Koma.id – Revisi Undang-undang Kejaksaan menimbulkan sejumlah kontroversi. Dewan Perwakilan Rakyat (DPR) RI telah memasukkan UU tentang Perubahan Kedua atas UU 16/2004 tentang Kejaksaan RI, sebagai Program Legislasi Nasional (Prolegnas) 2025.
Rancangan Undang-Undang (RUU) Kejaksaan terus menuai penolakan. Salah satunya adalah Direktur Eksekutif Dewan Pimpinan Nasional Lembaga Kajian Dan Peduli Hukum Indonesia, Ismail Marasabessy.
Menurut Ismail, RUU Kejaksaan hanya akan membuat Kejaksaan menjadi lembaga super power.
Selain itu, lanjut dia, RUU Kejaksaan dinilai berpotensi melemahkan sistem hukum dan berpeluang menimbulkan penyalahgunaan kekuasaan Jaksa di Indonesia.
“RUU Kejaksaan harus ditolak karena berpotensi membuat Kejaksaan menjadi lembaga super power. Penyusunan RUU Kejaksaan ini sangat tergesa-gesa sekali, di tambah tidak memenuhi meaningful participant dimana ada hak masyarakat untuk di dengar, dipertimbangkan pendapatnya,” ucap Ismail saat di temui di Pengadilan Jakarta Pusat.
“Selain itu, peraturan ini sangat rawan disalah gunakan. Jika dilihat lebih dalam lagi RUU ini malah menyebabkan disharmonisasi karena danya tumpang tindih dari berbagai undang-undang yang sudah ada sebelumnya,” tambahnya.
Ismail Marasabessy mengatakan, dalam RUU Kejaksaan ada beberapa item yang harus dikaji ulang yaitu Pasal 8 ayat (5) menyebutkan bahwa “Dalam melaksanakan tugas dan wewenangnya, pemanggilan, pemeriksaan, penggeledahan, penangkapan, dan penahanan terhadap jaksa hanya dapat dilakukan atas izin Jaksa Agung, Pasal 11 A ayat 2 Rangkap Jabatan, Pasal 30 B huruf ‘b’ Menciptakan Kondisi yang Mendukung dan Mengamankan Pelaksanaan Pembangunan, dan Pasal 30 B huruf ‘e’ pengawasan multimedia.
Ismail Marasabessy selaku Pendiri DPN LKPHI Serta LBH LKPHI menilai pasal-pasal tersebut perlu dikaji ulang. Sebab, kewenangan yang luas itu berpotensi disalahgunakan. Bahkan menimbulkan impunitas hukum.
“Pada praktiknya jaksa juga menjalankan fungsi penyelidikan dan penyidikan.

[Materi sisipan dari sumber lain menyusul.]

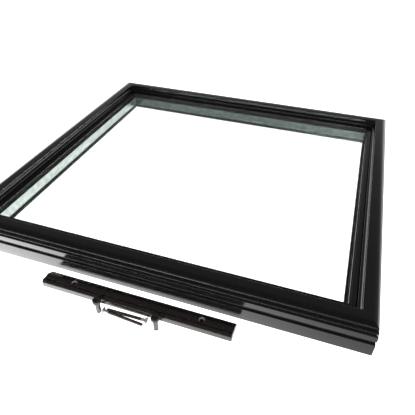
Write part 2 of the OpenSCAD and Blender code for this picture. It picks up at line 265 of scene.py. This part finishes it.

Padahal, baik dalam KUHAP (Kitab Undang-Undang Hukum Acara Pidana), Undang-Undang Pemberantasan Tindak Pidana Korupsi, dan asas hukum lex specialis, tidak ada satu pasal pun yang menyebutkan jaksa sebagai penyidik, melainkan sebagai penuntut umum,” pungkasnya.